====== ENTRIES

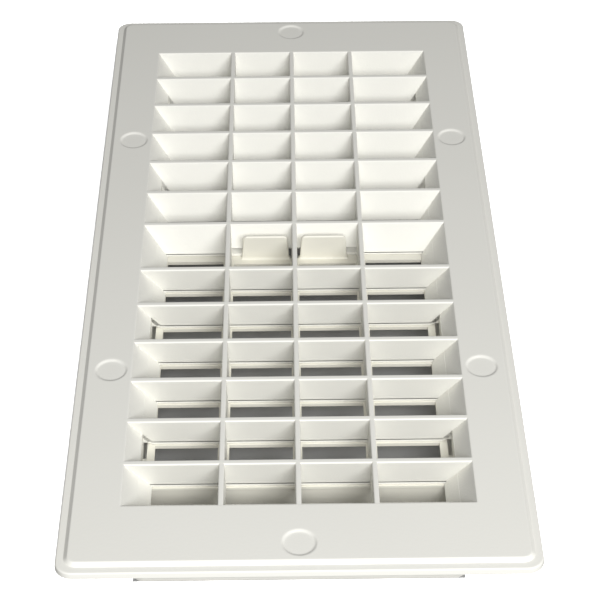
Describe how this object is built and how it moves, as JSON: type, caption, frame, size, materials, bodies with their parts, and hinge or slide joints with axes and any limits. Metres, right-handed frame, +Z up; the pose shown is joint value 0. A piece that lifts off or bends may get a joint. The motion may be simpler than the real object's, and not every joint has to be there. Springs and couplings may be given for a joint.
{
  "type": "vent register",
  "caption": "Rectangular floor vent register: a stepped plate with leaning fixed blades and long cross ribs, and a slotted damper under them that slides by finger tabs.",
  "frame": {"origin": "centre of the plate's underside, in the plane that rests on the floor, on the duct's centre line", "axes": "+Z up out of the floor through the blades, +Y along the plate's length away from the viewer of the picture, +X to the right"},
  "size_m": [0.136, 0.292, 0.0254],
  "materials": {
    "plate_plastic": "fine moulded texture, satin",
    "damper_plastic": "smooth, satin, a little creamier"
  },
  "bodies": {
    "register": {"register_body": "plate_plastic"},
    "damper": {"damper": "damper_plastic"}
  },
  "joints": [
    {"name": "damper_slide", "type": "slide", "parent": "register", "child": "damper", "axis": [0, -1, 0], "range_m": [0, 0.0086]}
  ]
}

============
====== ENTRIES

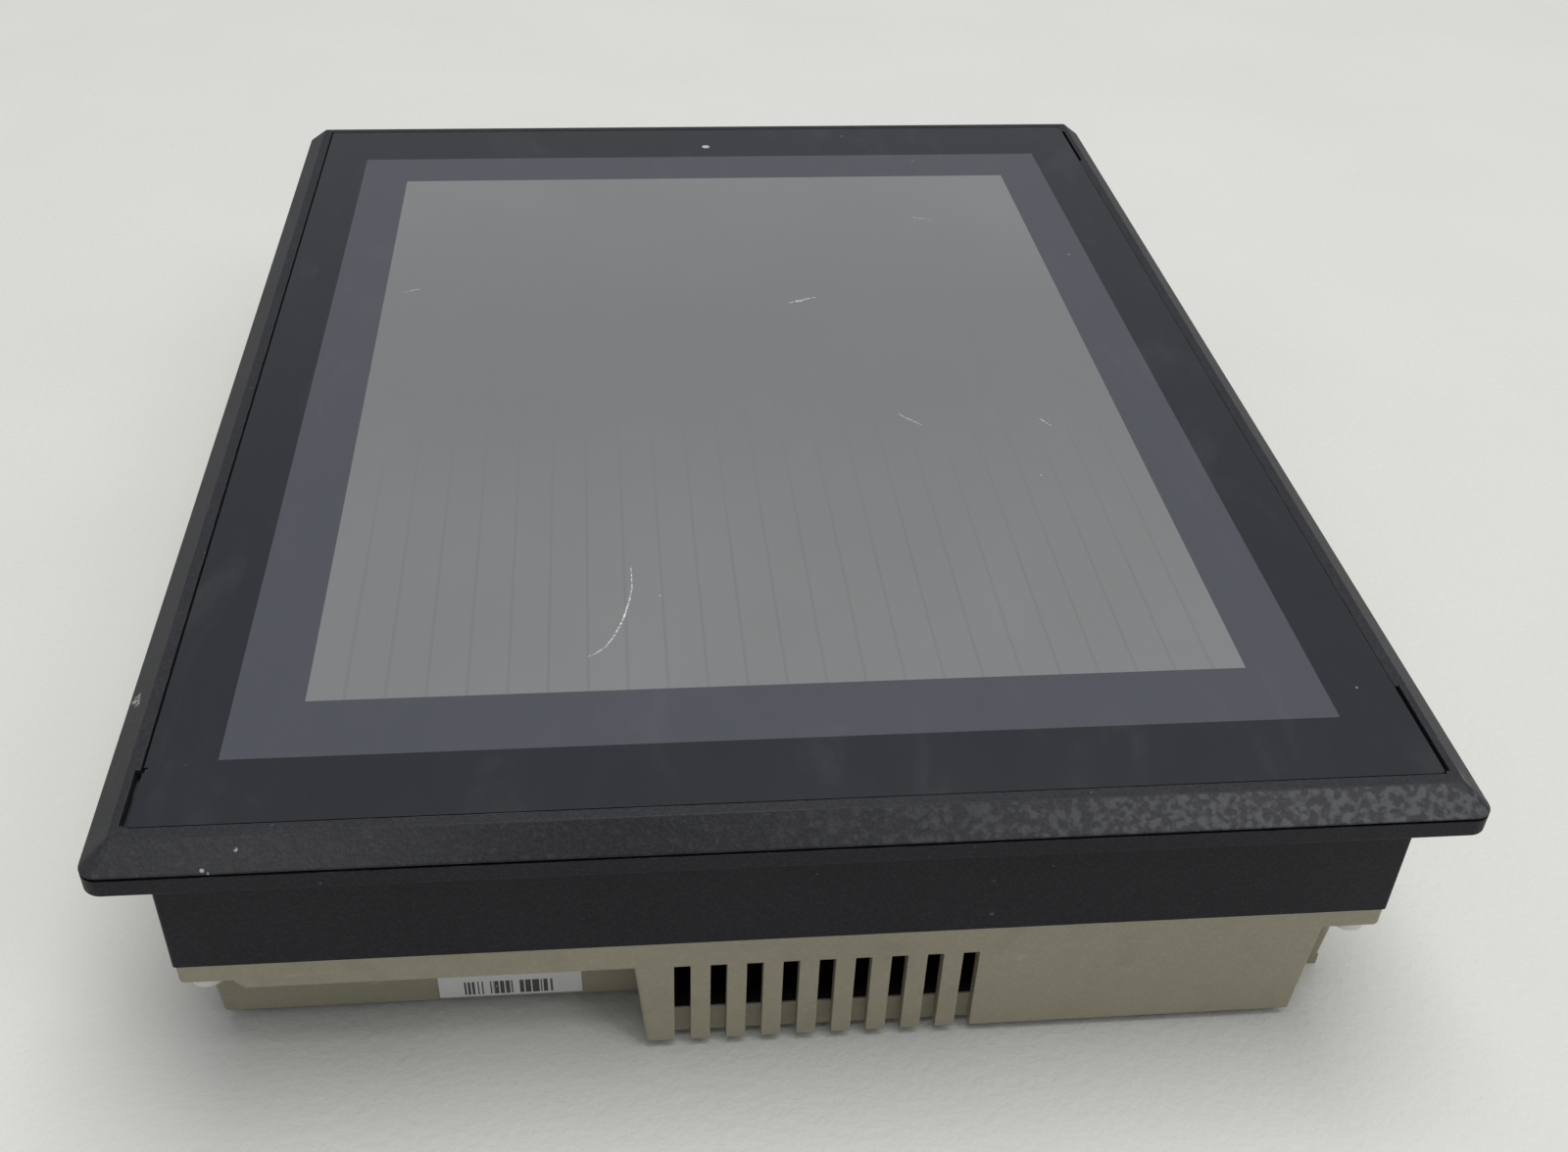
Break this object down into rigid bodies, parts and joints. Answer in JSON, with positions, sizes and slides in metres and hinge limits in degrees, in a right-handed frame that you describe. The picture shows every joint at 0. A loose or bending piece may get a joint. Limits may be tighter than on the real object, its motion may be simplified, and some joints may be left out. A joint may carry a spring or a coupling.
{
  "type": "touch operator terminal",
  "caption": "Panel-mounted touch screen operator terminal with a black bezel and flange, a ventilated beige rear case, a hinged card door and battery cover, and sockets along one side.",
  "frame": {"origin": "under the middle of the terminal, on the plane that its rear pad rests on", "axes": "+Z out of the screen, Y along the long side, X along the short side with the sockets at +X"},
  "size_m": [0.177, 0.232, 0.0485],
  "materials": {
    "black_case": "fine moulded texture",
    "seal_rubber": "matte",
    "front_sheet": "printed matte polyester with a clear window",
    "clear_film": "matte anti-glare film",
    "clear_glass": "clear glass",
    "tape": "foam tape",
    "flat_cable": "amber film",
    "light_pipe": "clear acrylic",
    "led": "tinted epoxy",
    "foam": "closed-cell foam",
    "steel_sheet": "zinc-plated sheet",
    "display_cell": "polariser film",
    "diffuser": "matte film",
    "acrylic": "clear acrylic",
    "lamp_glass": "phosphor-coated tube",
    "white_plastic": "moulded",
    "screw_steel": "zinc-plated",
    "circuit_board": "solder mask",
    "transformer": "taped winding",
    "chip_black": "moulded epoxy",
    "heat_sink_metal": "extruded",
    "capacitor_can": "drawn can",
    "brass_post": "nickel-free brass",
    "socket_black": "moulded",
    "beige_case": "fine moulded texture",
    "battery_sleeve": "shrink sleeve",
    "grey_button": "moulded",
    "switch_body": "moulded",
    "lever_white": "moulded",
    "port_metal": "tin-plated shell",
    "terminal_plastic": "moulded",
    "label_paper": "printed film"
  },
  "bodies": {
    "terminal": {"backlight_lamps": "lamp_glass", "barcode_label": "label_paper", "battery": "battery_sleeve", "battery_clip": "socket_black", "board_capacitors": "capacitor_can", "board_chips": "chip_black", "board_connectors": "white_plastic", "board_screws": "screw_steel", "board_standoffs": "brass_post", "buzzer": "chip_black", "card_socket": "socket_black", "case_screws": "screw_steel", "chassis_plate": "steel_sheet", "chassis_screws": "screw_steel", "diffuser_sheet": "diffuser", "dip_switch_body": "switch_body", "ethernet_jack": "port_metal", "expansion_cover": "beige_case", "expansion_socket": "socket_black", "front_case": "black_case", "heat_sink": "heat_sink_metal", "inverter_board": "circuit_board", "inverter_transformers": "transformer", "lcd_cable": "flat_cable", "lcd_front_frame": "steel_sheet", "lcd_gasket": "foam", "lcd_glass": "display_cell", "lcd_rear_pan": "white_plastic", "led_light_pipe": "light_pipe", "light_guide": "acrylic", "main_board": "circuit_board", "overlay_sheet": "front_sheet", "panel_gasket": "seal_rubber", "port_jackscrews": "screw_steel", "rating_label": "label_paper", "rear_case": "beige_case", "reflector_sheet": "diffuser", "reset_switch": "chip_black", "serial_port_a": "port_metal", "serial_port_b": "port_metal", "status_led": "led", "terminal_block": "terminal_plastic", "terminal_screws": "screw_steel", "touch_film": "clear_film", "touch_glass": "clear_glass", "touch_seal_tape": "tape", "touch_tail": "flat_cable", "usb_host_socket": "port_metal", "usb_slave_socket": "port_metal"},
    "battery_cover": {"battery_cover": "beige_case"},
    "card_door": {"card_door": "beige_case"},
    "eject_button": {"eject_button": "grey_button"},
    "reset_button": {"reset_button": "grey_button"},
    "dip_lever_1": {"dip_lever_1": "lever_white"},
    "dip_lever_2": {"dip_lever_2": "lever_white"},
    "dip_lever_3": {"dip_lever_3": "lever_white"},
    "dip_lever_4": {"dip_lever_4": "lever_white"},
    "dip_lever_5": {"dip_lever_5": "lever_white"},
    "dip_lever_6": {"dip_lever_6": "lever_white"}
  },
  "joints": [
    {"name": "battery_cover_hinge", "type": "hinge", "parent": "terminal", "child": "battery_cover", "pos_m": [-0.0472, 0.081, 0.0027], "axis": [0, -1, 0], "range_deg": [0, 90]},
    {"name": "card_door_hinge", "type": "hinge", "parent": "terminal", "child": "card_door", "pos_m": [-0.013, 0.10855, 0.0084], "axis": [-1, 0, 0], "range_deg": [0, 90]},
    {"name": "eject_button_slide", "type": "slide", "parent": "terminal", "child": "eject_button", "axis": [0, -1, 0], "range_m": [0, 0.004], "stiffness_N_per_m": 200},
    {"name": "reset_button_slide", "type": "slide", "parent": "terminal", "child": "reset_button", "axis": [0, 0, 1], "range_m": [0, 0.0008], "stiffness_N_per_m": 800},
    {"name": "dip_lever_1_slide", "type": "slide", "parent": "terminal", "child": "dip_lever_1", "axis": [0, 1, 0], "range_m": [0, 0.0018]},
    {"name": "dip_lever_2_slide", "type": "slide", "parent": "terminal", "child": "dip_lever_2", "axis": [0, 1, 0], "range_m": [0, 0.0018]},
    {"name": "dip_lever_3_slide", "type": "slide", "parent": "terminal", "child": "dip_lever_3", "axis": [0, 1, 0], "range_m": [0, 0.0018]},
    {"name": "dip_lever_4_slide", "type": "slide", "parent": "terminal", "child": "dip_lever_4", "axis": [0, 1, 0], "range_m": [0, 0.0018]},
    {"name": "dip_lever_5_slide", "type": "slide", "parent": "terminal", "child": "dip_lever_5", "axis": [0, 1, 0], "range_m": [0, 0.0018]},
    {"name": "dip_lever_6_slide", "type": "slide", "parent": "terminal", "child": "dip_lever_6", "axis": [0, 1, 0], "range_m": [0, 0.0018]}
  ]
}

============
====== ENTRIES

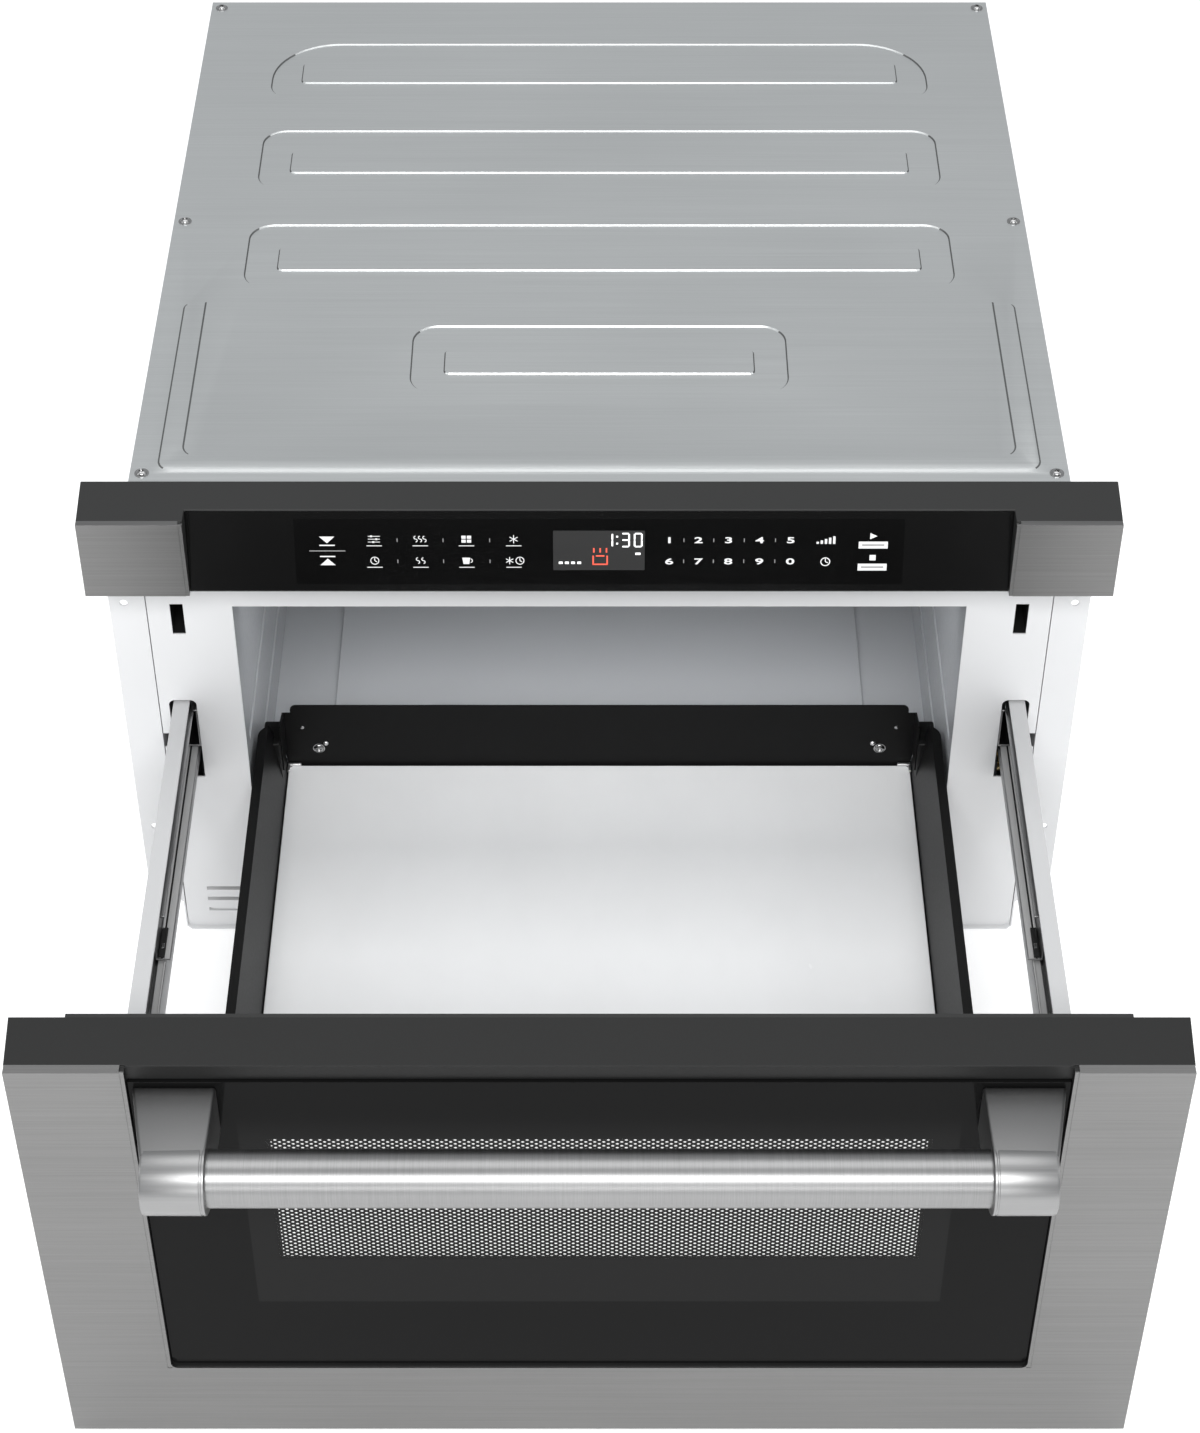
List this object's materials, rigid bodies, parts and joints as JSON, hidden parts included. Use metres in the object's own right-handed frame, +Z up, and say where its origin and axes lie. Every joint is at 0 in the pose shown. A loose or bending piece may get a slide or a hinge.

============

### EXERCISE DIRECTIONS
Find the number of lines in which the word "shown" occurs, and write nothing but that number.

### RESULT FOR THIS EXERCISE
2